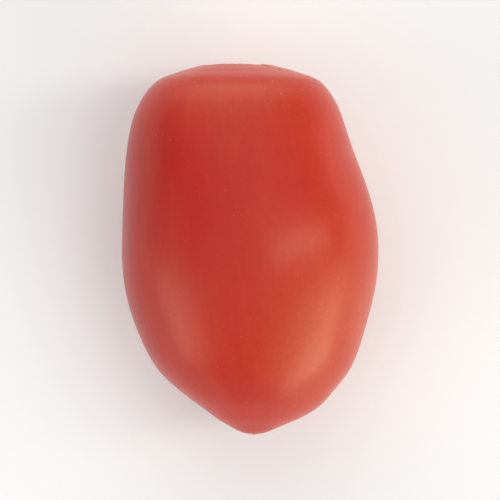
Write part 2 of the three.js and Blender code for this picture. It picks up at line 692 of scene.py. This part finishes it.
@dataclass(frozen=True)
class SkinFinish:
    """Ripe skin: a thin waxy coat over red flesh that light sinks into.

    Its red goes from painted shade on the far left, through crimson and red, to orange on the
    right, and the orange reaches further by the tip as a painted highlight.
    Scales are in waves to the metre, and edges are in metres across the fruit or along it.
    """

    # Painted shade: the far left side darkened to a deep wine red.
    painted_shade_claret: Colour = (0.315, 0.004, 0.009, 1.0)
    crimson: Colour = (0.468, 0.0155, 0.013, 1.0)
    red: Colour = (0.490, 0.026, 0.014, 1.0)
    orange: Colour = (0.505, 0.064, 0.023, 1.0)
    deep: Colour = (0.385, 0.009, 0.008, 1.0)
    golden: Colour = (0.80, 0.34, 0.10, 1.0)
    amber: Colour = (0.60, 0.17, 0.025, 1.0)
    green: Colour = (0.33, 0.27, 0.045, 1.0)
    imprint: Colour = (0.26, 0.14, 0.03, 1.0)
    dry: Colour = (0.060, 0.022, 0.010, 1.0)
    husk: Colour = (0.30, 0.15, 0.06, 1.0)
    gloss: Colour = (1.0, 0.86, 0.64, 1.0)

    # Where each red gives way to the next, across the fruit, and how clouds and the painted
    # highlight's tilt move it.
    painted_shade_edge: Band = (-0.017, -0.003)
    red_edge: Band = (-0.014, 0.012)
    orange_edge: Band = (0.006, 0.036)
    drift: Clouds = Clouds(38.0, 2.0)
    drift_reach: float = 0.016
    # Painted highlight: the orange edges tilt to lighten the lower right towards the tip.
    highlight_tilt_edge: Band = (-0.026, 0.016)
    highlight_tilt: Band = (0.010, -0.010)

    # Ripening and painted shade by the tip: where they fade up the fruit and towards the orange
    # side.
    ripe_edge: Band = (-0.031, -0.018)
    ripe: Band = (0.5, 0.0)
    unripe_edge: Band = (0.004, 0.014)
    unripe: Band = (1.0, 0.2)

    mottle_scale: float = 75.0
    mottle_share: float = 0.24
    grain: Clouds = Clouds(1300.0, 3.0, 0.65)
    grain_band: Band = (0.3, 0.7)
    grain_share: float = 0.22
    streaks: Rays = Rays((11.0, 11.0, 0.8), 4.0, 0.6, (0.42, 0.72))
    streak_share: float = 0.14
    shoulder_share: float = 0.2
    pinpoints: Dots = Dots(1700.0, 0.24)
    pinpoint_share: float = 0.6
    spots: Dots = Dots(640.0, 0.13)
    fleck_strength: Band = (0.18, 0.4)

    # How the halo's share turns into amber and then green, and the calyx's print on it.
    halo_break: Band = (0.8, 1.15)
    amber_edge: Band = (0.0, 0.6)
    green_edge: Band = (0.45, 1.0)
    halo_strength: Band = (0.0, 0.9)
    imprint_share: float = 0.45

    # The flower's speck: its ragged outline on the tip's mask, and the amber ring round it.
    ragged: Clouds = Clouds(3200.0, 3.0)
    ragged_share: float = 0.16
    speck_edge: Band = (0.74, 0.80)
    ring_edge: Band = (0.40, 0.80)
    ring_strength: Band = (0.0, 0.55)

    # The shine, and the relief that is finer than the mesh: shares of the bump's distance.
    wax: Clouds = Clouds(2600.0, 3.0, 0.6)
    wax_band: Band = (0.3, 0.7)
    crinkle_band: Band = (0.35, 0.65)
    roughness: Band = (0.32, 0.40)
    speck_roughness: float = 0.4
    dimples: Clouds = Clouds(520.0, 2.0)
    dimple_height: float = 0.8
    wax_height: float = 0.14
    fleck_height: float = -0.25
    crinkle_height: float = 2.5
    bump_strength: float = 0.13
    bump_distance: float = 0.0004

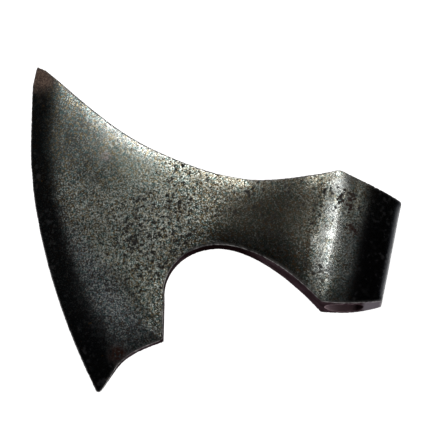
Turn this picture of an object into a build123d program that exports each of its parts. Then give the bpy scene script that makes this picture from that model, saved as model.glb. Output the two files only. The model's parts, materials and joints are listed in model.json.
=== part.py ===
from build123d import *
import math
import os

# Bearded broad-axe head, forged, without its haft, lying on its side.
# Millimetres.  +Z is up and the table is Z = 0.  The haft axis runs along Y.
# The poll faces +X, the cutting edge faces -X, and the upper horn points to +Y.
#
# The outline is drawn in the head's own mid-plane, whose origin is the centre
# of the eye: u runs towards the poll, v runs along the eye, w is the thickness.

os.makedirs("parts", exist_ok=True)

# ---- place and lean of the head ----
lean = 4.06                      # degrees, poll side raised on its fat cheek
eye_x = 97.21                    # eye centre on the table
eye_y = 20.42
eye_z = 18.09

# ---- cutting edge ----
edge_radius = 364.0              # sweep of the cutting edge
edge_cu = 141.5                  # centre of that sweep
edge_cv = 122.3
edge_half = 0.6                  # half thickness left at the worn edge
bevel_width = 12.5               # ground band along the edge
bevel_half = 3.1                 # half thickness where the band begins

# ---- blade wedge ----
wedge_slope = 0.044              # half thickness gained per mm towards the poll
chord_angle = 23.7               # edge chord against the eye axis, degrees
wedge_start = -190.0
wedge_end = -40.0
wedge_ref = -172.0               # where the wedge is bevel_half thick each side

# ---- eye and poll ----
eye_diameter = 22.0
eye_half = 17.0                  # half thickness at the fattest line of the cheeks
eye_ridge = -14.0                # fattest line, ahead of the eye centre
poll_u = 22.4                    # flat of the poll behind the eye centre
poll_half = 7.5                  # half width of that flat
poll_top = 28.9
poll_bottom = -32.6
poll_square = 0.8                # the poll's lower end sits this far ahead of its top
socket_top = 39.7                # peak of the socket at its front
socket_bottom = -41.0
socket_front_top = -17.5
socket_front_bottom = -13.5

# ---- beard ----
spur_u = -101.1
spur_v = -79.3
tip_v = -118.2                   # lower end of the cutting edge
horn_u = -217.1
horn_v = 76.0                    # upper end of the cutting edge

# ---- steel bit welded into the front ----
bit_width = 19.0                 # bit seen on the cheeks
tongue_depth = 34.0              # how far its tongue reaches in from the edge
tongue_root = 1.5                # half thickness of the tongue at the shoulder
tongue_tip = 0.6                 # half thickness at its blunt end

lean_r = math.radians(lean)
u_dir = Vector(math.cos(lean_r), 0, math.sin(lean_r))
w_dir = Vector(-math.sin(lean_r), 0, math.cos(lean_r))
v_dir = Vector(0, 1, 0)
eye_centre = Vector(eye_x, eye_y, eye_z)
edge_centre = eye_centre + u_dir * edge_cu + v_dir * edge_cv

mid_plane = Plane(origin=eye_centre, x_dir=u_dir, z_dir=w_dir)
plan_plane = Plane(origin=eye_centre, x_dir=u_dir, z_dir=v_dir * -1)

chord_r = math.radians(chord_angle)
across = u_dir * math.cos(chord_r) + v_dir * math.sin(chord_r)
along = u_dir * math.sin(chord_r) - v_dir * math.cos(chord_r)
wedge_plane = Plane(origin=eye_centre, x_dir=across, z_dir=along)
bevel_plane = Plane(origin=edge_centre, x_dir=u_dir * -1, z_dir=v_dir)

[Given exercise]
Quote verbatim the opening lines of the listing above, ending with the line where "unripe: Band = (1.0, 0.2)" appears; include both endpoints and nothing more.

[Written response]
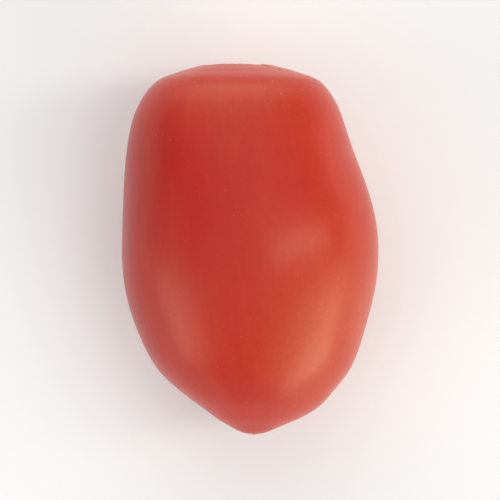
Write part 2 of the three.js and Blender code for this picture. It picks up at line 692 of scene.py. This part finishes it.
@dataclass(frozen=True)
class SkinFinish:
    """Ripe skin: a thin waxy coat over red flesh that light sinks into.

    Its red goes from painted shade on the far left, through crimson and red, to orange on the
    right, and the orange reaches further by the tip as a painted highlight.
    Scales are in waves to the metre, and edges are in metres across the fruit or along it.
    """

    # Painted shade: the far left side darkened to a deep wine red.
    painted_shade_claret: Colour = (0.315, 0.004, 0.009, 1.0)
    crimson: Colour = (0.468, 0.0155, 0.013, 1.0)
    red: Colour = (0.490, 0.026, 0.014, 1.0)
    orange: Colour = (0.505, 0.064, 0.023, 1.0)
    deep: Colour = (0.385, 0.009, 0.008, 1.0)
    golden: Colour = (0.80, 0.34, 0.10, 1.0)
    amber: Colour = (0.60, 0.17, 0.025, 1.0)
    green: Colour = (0.33, 0.27, 0.045, 1.0)
    imprint: Colour = (0.26, 0.14, 0.03, 1.0)
    dry: Colour = (0.060, 0.022, 0.010, 1.0)
    husk: Colour = (0.30, 0.15, 0.06, 1.0)
    gloss: Colour = (1.0, 0.86, 0.64, 1.0)

    # Where each red gives way to the next, across the fruit, and how clouds and the painted
    # highlight's tilt move it.
    painted_shade_edge: Band = (-0.017, -0.003)
    red_edge: Band = (-0.014, 0.012)
    orange_edge: Band = (0.006, 0.036)
    drift: Clouds = Clouds(38.0, 2.0)
    drift_reach: float = 0.016
    # Painted highlight: the orange edges tilt to lighten the lower right towards the tip.
    highlight_tilt_edge: Band = (-0.026, 0.016)
    highlight_tilt: Band = (0.010, -0.010)

    # Ripening and painted shade by the tip: where they fade up the fruit and towards the orange
    # side.
    ripe_edge: Band = (-0.031, -0.018)
    ripe: Band = (0.5, 0.0)
    unripe_edge: Band = (0.004, 0.014)
    unripe: Band = (1.0, 0.2)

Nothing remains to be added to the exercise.